↓

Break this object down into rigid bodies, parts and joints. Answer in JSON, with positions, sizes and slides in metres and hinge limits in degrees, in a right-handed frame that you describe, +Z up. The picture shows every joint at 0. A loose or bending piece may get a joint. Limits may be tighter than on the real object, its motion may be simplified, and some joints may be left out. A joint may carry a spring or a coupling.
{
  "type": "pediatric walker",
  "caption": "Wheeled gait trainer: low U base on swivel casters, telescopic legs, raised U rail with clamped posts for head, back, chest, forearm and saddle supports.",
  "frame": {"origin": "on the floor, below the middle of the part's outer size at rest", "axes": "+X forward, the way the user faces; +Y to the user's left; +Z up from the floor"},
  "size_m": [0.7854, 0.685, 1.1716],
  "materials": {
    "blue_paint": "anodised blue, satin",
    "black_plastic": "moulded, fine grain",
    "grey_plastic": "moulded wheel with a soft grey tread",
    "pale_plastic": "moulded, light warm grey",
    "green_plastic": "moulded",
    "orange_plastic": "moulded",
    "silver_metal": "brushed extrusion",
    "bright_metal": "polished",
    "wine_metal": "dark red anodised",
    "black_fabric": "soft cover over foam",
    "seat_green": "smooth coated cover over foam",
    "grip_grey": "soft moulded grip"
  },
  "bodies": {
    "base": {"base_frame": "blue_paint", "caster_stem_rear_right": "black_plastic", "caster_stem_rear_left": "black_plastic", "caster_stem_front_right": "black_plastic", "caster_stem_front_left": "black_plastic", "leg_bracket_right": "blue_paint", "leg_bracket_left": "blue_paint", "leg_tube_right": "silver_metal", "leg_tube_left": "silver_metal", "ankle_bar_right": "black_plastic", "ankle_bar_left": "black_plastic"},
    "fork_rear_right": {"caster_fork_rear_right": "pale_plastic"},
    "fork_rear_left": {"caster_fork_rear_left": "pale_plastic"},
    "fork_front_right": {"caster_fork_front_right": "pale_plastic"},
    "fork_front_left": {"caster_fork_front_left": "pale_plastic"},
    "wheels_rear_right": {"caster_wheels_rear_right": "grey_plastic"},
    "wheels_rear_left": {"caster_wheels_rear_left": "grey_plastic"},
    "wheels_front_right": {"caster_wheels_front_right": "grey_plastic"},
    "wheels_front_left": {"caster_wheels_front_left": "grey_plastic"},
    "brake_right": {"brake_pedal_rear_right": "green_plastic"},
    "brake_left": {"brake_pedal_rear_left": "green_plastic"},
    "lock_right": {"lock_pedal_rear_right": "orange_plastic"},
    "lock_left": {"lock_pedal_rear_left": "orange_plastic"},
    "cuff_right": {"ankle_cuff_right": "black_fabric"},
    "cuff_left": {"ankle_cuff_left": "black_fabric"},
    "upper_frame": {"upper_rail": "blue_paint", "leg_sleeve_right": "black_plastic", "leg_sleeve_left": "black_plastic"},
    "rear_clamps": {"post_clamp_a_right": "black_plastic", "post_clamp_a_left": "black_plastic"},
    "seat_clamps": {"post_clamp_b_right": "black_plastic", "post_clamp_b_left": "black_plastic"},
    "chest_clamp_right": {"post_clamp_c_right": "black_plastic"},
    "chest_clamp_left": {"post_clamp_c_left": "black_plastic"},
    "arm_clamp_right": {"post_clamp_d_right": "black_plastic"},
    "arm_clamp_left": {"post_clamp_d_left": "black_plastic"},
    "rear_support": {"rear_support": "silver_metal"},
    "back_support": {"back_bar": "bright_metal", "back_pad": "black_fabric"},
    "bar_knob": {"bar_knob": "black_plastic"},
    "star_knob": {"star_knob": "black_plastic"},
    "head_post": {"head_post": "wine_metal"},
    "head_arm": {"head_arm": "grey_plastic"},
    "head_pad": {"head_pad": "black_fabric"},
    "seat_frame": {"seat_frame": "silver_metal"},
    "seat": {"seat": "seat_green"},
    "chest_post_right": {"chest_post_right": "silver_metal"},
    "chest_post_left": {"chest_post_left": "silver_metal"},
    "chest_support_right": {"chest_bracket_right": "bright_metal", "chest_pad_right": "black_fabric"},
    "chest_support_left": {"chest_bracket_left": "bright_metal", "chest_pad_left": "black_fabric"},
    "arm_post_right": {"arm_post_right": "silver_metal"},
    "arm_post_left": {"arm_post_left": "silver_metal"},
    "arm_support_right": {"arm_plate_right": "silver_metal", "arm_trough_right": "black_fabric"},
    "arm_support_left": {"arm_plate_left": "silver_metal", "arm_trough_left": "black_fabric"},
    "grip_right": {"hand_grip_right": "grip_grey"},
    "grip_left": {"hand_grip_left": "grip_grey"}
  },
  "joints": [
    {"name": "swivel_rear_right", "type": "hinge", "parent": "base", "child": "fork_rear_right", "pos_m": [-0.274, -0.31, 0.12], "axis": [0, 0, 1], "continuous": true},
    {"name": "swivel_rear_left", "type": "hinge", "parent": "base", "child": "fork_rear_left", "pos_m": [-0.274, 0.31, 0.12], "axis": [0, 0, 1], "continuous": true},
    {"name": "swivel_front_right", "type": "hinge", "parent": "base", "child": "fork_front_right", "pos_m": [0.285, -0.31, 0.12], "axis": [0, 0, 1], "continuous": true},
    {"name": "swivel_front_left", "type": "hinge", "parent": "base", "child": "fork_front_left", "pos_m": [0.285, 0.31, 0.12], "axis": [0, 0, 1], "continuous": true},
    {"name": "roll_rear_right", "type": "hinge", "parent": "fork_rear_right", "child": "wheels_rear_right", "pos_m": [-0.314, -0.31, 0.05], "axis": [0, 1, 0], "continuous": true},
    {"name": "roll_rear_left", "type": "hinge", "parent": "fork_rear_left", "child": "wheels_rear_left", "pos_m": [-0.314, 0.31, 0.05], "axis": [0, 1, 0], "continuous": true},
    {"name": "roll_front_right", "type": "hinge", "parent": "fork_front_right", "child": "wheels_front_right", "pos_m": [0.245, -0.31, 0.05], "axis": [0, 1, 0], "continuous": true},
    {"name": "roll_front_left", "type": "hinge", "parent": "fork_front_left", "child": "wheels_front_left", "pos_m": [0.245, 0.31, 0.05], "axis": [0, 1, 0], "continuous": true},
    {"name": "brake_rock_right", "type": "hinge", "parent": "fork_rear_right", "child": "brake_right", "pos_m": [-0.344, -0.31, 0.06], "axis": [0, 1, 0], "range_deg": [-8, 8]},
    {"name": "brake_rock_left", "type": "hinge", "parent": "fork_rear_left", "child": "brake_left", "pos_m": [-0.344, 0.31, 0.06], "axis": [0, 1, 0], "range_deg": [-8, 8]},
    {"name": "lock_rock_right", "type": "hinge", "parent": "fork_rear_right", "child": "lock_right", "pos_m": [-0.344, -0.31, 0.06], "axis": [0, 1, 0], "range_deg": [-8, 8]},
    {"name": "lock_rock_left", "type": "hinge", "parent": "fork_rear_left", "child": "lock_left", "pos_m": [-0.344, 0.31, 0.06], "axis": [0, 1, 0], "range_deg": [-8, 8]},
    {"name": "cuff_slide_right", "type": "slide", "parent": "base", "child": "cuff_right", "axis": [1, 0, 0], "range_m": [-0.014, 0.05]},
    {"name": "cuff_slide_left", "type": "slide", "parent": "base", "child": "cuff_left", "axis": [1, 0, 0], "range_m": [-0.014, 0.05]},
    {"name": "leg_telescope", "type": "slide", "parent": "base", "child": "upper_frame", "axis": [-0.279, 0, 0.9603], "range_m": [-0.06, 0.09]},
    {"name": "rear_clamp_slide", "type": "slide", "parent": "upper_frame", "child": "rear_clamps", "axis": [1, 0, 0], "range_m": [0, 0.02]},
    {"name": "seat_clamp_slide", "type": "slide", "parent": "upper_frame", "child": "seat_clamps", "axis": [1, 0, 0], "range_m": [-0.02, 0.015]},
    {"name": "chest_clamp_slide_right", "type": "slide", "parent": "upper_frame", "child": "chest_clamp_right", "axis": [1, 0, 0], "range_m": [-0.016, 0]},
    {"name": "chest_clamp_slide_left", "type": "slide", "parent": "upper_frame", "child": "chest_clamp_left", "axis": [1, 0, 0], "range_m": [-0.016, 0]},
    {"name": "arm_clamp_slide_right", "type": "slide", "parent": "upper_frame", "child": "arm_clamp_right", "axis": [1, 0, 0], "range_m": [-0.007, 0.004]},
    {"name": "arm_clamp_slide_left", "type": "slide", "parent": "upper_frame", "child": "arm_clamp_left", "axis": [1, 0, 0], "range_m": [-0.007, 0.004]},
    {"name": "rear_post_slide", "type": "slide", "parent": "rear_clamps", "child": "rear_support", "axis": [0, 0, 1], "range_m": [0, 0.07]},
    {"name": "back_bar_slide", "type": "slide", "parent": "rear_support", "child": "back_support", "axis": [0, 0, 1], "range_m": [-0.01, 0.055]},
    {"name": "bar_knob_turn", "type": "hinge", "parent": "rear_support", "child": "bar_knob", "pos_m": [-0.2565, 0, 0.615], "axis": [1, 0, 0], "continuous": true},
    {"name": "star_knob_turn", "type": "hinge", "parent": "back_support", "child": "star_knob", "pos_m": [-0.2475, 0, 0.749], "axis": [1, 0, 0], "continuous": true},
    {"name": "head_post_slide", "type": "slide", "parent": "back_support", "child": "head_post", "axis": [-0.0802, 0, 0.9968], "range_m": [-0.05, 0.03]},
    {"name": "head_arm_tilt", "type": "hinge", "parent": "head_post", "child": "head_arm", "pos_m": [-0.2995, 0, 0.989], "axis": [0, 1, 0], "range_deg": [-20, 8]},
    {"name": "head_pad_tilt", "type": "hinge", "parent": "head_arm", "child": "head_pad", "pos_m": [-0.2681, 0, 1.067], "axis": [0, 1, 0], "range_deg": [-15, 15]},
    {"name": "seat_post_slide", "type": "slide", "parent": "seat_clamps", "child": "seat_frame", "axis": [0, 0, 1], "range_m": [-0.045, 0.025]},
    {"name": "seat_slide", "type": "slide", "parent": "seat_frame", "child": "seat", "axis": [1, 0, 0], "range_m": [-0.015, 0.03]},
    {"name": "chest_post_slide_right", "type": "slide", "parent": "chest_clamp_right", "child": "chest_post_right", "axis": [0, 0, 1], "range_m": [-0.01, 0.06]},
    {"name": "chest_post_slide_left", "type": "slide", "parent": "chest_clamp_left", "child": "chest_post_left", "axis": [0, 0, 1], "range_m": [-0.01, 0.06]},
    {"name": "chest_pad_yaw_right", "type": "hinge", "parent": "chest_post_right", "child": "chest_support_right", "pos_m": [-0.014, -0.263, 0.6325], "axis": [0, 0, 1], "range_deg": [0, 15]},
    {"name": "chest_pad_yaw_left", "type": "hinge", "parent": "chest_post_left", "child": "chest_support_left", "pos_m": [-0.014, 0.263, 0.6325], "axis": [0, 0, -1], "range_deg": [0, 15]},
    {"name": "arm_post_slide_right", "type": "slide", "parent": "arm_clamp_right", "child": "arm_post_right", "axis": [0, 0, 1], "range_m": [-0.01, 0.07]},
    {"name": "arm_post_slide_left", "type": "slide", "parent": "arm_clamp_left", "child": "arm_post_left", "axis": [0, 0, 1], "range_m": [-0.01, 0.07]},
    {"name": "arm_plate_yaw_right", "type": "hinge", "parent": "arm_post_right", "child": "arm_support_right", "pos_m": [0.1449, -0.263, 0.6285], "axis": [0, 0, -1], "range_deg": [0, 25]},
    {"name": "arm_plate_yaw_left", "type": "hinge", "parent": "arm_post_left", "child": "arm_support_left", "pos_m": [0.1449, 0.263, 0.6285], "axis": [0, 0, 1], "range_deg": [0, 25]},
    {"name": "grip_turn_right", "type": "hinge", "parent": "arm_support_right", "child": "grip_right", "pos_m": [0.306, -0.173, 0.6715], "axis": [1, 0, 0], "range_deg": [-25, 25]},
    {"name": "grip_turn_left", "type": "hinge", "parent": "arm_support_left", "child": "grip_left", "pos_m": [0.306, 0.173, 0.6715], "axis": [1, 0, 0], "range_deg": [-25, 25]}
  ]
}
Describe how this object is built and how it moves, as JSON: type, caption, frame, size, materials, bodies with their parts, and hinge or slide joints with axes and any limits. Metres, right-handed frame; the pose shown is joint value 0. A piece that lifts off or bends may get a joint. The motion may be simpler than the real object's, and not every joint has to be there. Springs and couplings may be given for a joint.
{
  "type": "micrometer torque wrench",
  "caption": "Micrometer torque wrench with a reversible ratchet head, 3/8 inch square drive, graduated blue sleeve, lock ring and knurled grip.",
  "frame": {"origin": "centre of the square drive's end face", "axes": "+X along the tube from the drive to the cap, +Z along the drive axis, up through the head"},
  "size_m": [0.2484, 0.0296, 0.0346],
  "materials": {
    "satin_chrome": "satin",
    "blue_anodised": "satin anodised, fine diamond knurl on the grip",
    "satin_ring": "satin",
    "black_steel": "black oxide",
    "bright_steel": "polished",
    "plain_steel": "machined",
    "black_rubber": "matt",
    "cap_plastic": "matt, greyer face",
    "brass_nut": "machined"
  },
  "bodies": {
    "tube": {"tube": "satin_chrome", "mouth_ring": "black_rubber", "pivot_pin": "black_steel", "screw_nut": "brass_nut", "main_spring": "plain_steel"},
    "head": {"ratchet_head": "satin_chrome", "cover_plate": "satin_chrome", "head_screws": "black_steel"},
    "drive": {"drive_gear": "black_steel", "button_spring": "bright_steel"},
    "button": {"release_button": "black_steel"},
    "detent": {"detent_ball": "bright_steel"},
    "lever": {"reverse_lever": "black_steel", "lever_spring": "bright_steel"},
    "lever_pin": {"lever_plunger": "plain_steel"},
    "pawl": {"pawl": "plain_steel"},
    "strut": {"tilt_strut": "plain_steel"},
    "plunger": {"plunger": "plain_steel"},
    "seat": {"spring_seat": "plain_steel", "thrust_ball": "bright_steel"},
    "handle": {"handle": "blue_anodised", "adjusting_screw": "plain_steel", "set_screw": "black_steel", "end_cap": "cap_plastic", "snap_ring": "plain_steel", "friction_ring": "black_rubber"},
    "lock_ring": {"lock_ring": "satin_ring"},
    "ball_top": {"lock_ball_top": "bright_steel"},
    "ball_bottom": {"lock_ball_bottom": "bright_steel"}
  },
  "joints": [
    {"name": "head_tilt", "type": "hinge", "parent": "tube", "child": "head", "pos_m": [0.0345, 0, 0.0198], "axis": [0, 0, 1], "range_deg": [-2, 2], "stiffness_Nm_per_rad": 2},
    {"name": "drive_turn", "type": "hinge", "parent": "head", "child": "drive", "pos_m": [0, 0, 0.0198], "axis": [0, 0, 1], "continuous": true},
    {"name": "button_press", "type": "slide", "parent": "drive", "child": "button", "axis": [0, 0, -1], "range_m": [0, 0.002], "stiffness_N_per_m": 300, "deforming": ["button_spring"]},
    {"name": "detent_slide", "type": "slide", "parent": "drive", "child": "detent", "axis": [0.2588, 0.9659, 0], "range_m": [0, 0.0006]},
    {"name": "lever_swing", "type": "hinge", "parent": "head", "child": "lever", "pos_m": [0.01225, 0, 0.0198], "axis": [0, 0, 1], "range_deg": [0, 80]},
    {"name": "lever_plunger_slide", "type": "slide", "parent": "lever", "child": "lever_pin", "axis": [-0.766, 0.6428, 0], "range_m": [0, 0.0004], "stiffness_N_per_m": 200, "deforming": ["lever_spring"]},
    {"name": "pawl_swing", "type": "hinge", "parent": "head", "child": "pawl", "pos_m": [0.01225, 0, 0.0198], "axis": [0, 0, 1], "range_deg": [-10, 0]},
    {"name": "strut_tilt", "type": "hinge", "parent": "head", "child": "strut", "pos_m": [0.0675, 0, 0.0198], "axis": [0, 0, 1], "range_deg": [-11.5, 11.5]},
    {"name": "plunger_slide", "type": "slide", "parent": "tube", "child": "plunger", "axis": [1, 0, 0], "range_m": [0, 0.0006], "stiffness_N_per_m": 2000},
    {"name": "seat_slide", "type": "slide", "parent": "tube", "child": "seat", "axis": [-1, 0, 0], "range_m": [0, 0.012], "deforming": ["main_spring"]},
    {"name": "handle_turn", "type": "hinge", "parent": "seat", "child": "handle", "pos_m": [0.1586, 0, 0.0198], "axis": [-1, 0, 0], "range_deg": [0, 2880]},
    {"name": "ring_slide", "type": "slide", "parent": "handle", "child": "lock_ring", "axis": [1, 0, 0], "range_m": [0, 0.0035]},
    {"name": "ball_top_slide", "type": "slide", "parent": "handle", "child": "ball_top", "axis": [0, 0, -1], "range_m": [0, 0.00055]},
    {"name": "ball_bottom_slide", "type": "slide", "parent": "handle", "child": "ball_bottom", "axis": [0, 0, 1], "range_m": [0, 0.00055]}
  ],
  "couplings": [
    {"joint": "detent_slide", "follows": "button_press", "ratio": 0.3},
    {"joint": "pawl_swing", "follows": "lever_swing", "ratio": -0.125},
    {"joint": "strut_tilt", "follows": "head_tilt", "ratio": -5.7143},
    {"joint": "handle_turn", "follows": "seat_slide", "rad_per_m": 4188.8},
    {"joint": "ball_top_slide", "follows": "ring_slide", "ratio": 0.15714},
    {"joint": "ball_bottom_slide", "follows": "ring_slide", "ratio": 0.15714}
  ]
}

↑

- Task prompt -
Show all lines from the listing above in which "parts" appears.

- Solution for this task -
Break this object down into rigid bodies, parts and joints. Answer in JSON, with positions, sizes and slides in metres and hinge limits in degrees, in a right-handed frame that you describe, +Z up. The picture shows every joint at 0. A loose or bending piece may get a joint. Limits may be tighter than on the real object, its motion may be simplified, and some joints may be left out. A joint may carry a spring or a coupling.
Describe how this object is built and how it moves, as JSON: type, caption, frame, size, materials, bodies with their parts, and hinge or slide joints with axes and any limits. Metres, right-handed frame; the pose shown is joint value 0. A piece that lifts off or bends may get a joint. The motion may be simpler than the real object's, and not every joint has to be there. Springs and couplings may be given for a joint.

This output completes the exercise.